• some very late updates/additional information

    Eris08/16/2024 at 01:47 1 comment

    -still havn't worked on the firmware any more but wearing the watch anyways and it works! it just still displays winter time since i still have to reflash the watch to set the time and i havn't done that. in practice the battery lasts about 2.5 days, which i'm pretty happy with, though further improvements could certainly be made.

    -at some point made a really nice dev board with 2 usb c ports, one for the watch and one for the compter, it has an intigrated 2 port usb 2.0 hub so i can connect the watch usb and the built in rp2040 serving as an swd debugger simultaneously with only one usb cable. the usb ports are kinda finicky bc my soldering sucked but it's still a pretty nice experience.(obviously also has usb boot and reset buttons for both watch and debug rp2040)

    -i never mentioned it has an ambient light sensor. it does that! and that's even actually implemented in firmware. the display doesn't get bright enough for direct sunlight(and an overflow(i think in the ALS itself) means the display shuts off when there's too much light but given it's not readable anyways that's basically a feature) since i'm nocturnal it still shows me the time a lot clearer than a non LED watch probably would most of the time and i'm pretty happy with it, though i might be able to increase the display regulator voltage a bit and squeeze a bit more light out of them to cover a slightly broader range of lighting conditions. i also think if i ever make a v2 it should probably have red acrylic over the display to minimize reflections and make the display even more readable.

    -RP2040 power management sucks ass. for my typical (mostly low light) operating conditions it tends to draw more current than the display(i think around 5mA but it's been a while so don't 100% on that).

    i even fully re wrote the pio display program and interface driver to not use DMA(just stores display values in it's registers) and while i'm proud of the PIO code and had a lot of fun writing it(was quite close to hitting the limit of what i could do with PIO alone, was syncing 7SMs over the two blocks, very enjoyable puzzle) it didn't decrease power consumption one bit.

    it could probably be significantly improved by supplying core voltage with an external switching regulator and potentially switching to a specialty low power oscillator instead of the built in one with external crystal. but it's still very frustrating to see how i can't just turn off everything except the PIO and wake on pin change interrupt.

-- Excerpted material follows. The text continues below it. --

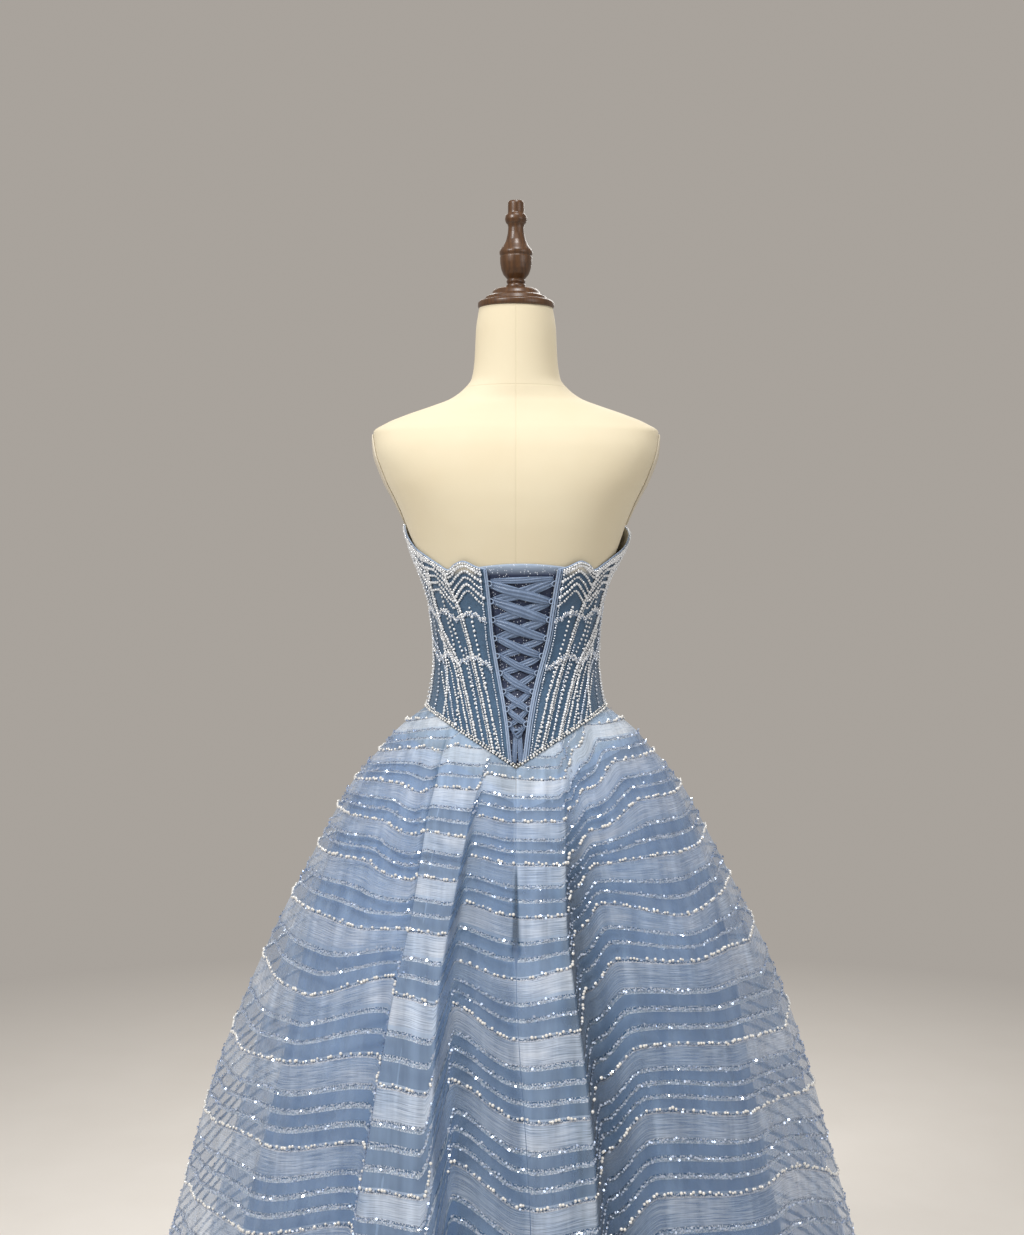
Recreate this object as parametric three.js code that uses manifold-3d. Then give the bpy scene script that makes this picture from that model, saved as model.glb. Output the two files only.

    the clean and most efficient way to solve this would obviously be to move to an FPGA or something like that for the display driver and maybe even just also stick a risc v core on there and abandon RP2040. however learning that stuff seams scary and the above mentioned incremental improvements might be enough to not make me quite so upset with the amount of power that's just being wasted.

    alternatively i could switch to something with a more conventional low power co processor like an esp32(with free wifi and BT, though i don't know what i'd need that for(maybe alarms over bluetooth speaker)) IF that has competent power management, but i really like the PIOs, they're so fun and never halt, so the GPIO state never gets stuck and the display is pretty much safe from burning out due to a segment being on for too long(did i even mention this? u can run these displays at up to 100mA peak but if it takes more than 1ms to switch to the next segment or average is over like 5mA it might die or at least come closer to death). I'm assuming i could protect the leds in a similar way if i was using an FPGA.

    yes RP2350 has an integrated switching regulator for core voltage but i don't think it's very efficient. ur not even supposed to use it for output current under 1mA bc LDO is more efficient then, that doesn't inspire confidence. would still wanna get a good external one) and the power management improvements besides that look like a token effort at best(power domains, but the cores and all they're...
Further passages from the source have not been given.